We've been here before, though, haven't we? Somebody shoots up a movie theater or a school or a kid holding a bag of Skittles and a tea gets killed and society is outraged. But then — oh, look over there, something shiny. What were we talking about again?
This time, though, might be different, particulary with the issue of race relations. Even more specifically, the black community's relationship with police.
I'm a white male. Though I grew up in a diverse community, I don't understand the struggle of minorities. I don't know what it's like to feel watched when I'm shopping at a clothing store or to be stopped for seemingly no reason. I can't imagine the feeling of walking into a place filled with people who don't look like me and feeling the room pause.

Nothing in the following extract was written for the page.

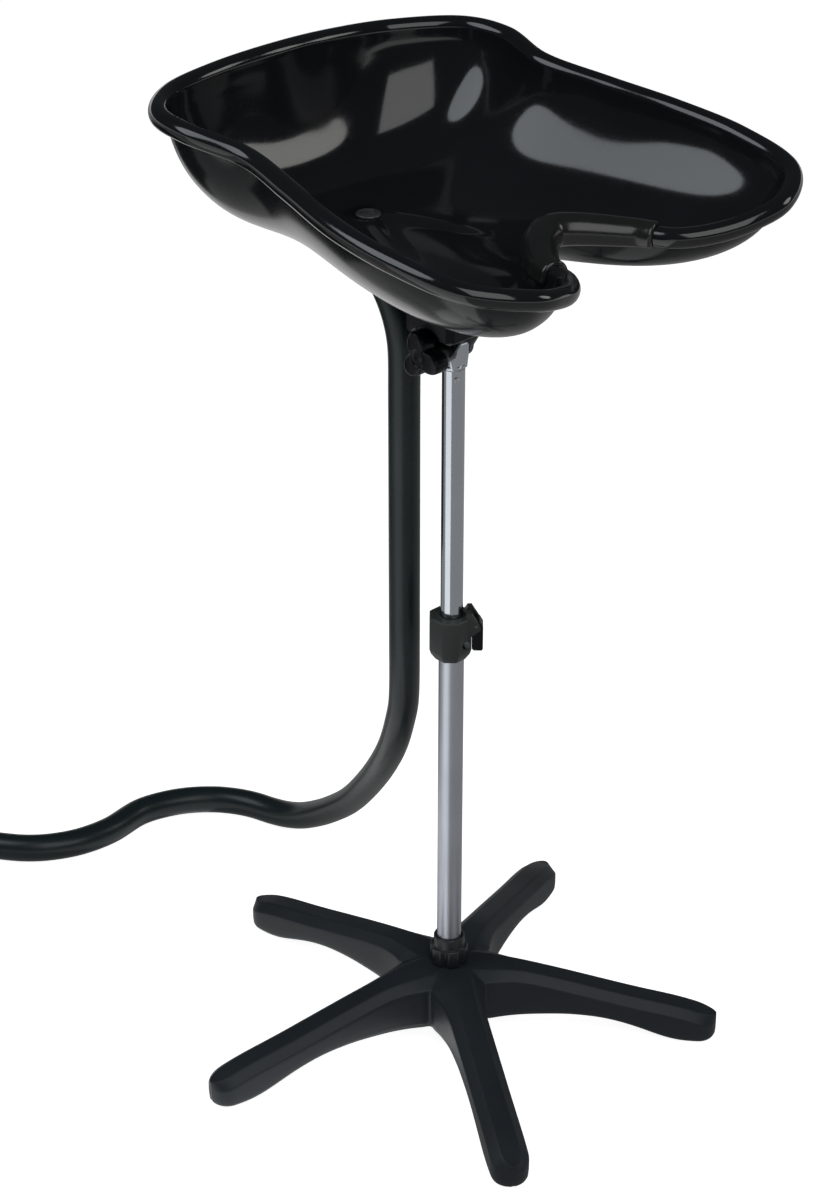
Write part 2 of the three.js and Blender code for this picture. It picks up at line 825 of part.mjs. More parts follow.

Given that, I don't know how to fix this. I'm not sure anybody does. But, I've come to a realization over these last few weeks. There is one really powerful thing I can do, and it's something we all can do: Listen.
When a person of color is telling you that they feel uncomfortable, that they feel scared going through everyday activities, we can listen to them. We can believe them.
I've come to realize that I've been guilty of not listening. I've heard what's being said, but it's easy to dismiss. "Well, he's misinterpreting the situation." "Surely there's more to the story." "She must be exaggerating."
I know now that I've said these things to myself to console my own feelings. I don't want to believe that things are that ugly. I don't want to believe that my friends are dealing with these kinds of things. The message, though, has remained the same. We just haven't wanted to hear it.
Collectively, we didn't listen after Trayvon Martin. Or Sandra Bland. Or Eric Garner. We weren't ready to accept the message. We weren't ready to look in the mirror. We weren't really ready for change.
Are we now?
Contact Managing Editor Adam Parkhouse at firstname.lastname@example.org or 1-219-214-4170.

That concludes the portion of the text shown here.